AUTHOR=Luo Ning , Yuan Yishuo , Fan Xueru , Suo Yunchen , Mou Gongyu TITLE=Impact Dynamic Behavior and Deformation Mode of a Lightweight-Coated Honeycomb Steel Structure JOURNAL=Frontiers in Materials VOLUME=Volume 9 - 2022 YEAR=2022 URL=https://www.frontiersin.org/journals/materials/articles/10.3389/fmats.2022.848200 DOI=10.3389/fmats.2022.848200 ISSN=2296-8016 ABSTRACT=

Honeycomb materials have attracted people’s attention because of their light weight, high specific strength, high specific stiffness, and excellent impact resistance and energy absorption. At present, the specific materials have been widely used in aerospace, transportation, mechanical construction, energy, and chemical industry. The mechanical properties of honeycomb steel with special coating under quasi-static and dynamic compression were studied by using the universal strength testing machine (TAWD-2000) and split Hopkinson pressure bar (SHPB) devices. The results showed that the stress–strain curves obtained from the quasi-static compression experiment showed the characteristics of three typical deformation stages of porous materials: the elastic deformation stage, stress platform stage, and densification stage.

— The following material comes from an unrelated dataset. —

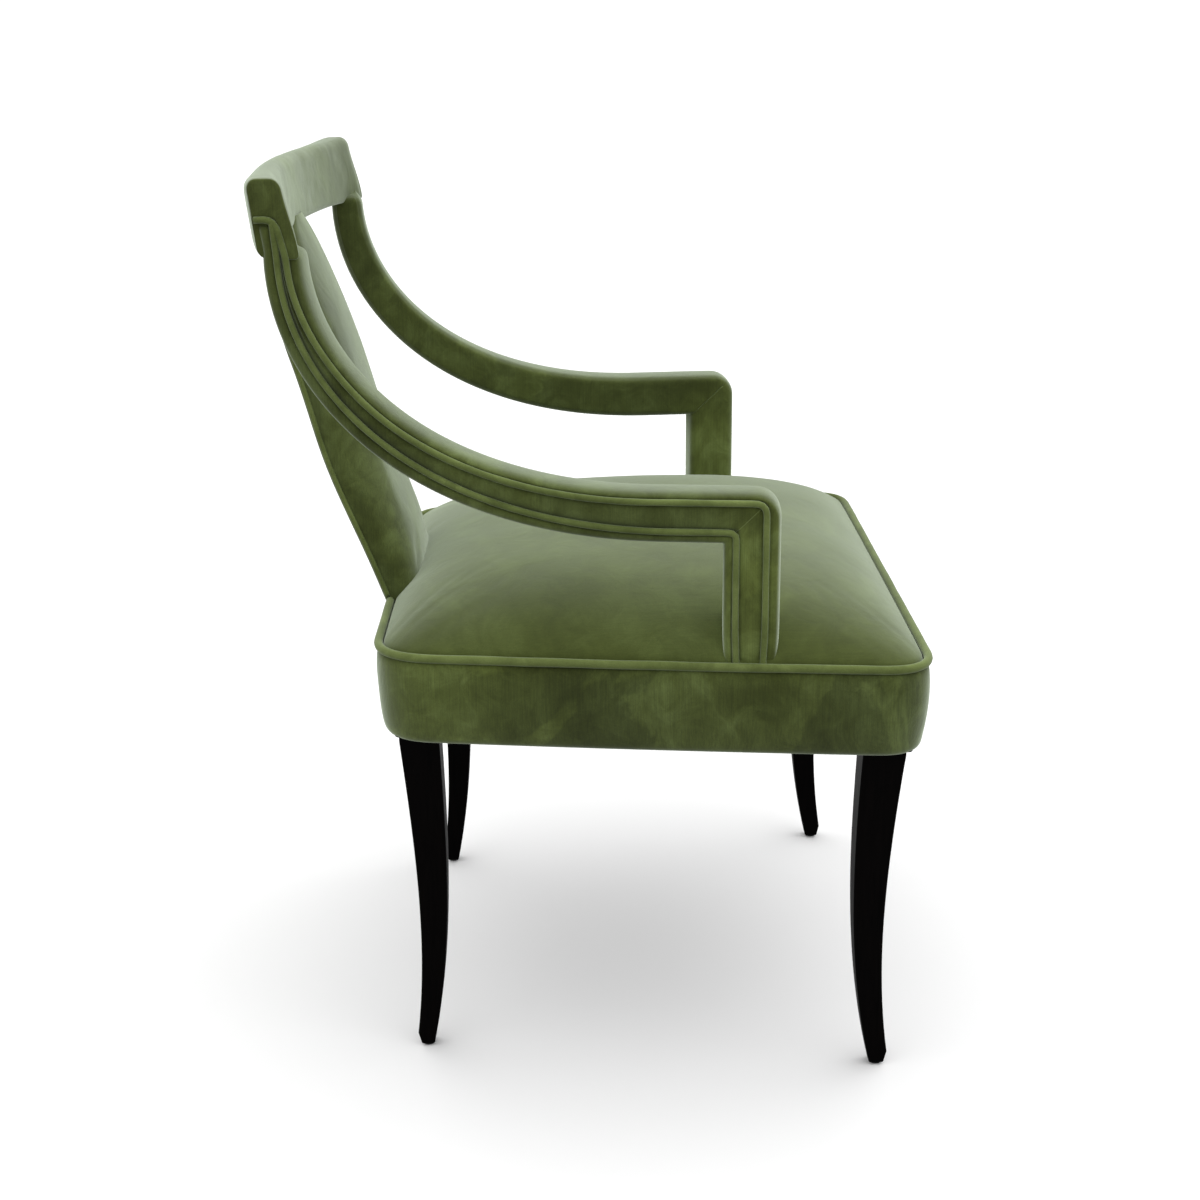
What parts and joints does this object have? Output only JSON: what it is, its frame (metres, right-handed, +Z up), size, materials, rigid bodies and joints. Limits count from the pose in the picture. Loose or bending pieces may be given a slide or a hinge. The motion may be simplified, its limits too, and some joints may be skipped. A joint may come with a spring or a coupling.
{
  "type": "upholstered dining armchair",
  "caption": "Upholstered dining armchair with sweeping padded arms that rise into a bowed top rail, a free-standing padded splat, a crowned piped seat and curved dark wooden legs.",
  "frame": {"origin": "on the floor, below the middle of the chair's overall width and depth", "axes": "+Z up, -Y towards the front, where the sitter faces, +X to the sitter's left"},
  "size_m": [0.659, 0.6519, 0.883],
  "materials": {
    "velvet": "olive green short-pile velvet",
    "piping": "cord covered in the same velvet",
    "lacquer": "black satin lacquer",
    "beech": "planed, unfinished",
    "foam": "cut foam",
    "webbing": "woven strap",
    "lining": "non-woven black cloth",
    "steel": "zinc plated",
    "nylon": "moulded glide"
  },
  "bodies": {
    "root": {"arm_bolt_lower_left": "steel", "arm_bolt_lower_right": "steel", "arm_bolt_upper_left": "steel", "arm_bolt_upper_right": "steel", "arm_cover_left": "velvet", "arm_cover_right": "velvet", "arm_piping_inner_left": "piping", "arm_piping_inner_right": "piping", "arm_piping_outer_left": "piping", "arm_piping_outer_right": "piping", "arm_post_core_left": "beech", "arm_post_core_right": "beech", "arm_strip_left": "velvet", "arm_strip_right": "velvet", "arm_sweep_core_left": "beech", "arm_sweep_core_right": "beech", "corner_block_front_left": "beech", "corner_block_front_right": "beech", "corner_block_rear_left": "beech", "corner_block_rear_right": "beech", "dust_cover": "lining", "glide_front_left": "nylon", "glide_front_right": "nylon", "glide_rear_left": "nylon", "glide_rear_right": "nylon", "leg_bolt_front_left": "steel", "leg_bolt_front_right": "steel", "leg_bolt_rear_left": "steel", "leg_bolt_rear_right": "steel", "leg_front_left": "lacquer", "leg_front_right": "lacquer", "leg_rear_left": "lacquer", "leg_rear_right": "lacquer", "rail_dowel_left": "beech", "rail_dowel_right": "beech", "seat_border_cover": "velvet", "seat_foam": "foam", "seat_piping": "piping", "seat_rail_front": "beech", "seat_rail_rear": "beech", "seat_rail_side_left": "beech", "seat_rail_side_right": "beech", "seat_top_cover": "velvet", "splat_back_panel": "velvet", "splat_board": "beech", "splat_front_pad": "velvet", "splat_piping_left": "piping", "splat_piping_right": "piping", "top_rail_core": "beech", "top_rail_cover": "velvet", "web_strap_across_1": "webbing", "web_strap_across_2": "webbing", "web_strap_across_3": "webbing", "web_strap_along_1": "webbing", "web_strap_along_2": "webbing", "web_strap_along_3": "webbing"}
  },
  "joints": []
}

Due to the fact that the loading time of the dynamic compression experiment is very short and because of the effect of the sample’s height, there was no densification stage in the stress–strain curves under dynamic loading. The dynamic compression deformation process of the samples was captured by the high-speed photography equipment, and its different deformations and failure modes were analyzed in combination with the characteristics of stress–strain curves. The increasing relationship between the peak stress and strain rate showed the strain rate sensitivity of the honeycomb structure. The dynamic energy absorption characteristics of honeycomb materials were described and analyzed by using the dynamic energy absorption capacity and dynamic energy absorption efficiency. By using finite element simulation software, the same structure of the honeycomb steel was modeled and analyzed to explore the causes of dynamic compression failure. Because of its special mechanical properties and failure modes, this honeycomb structure material will have a broader research and application prospect in the future.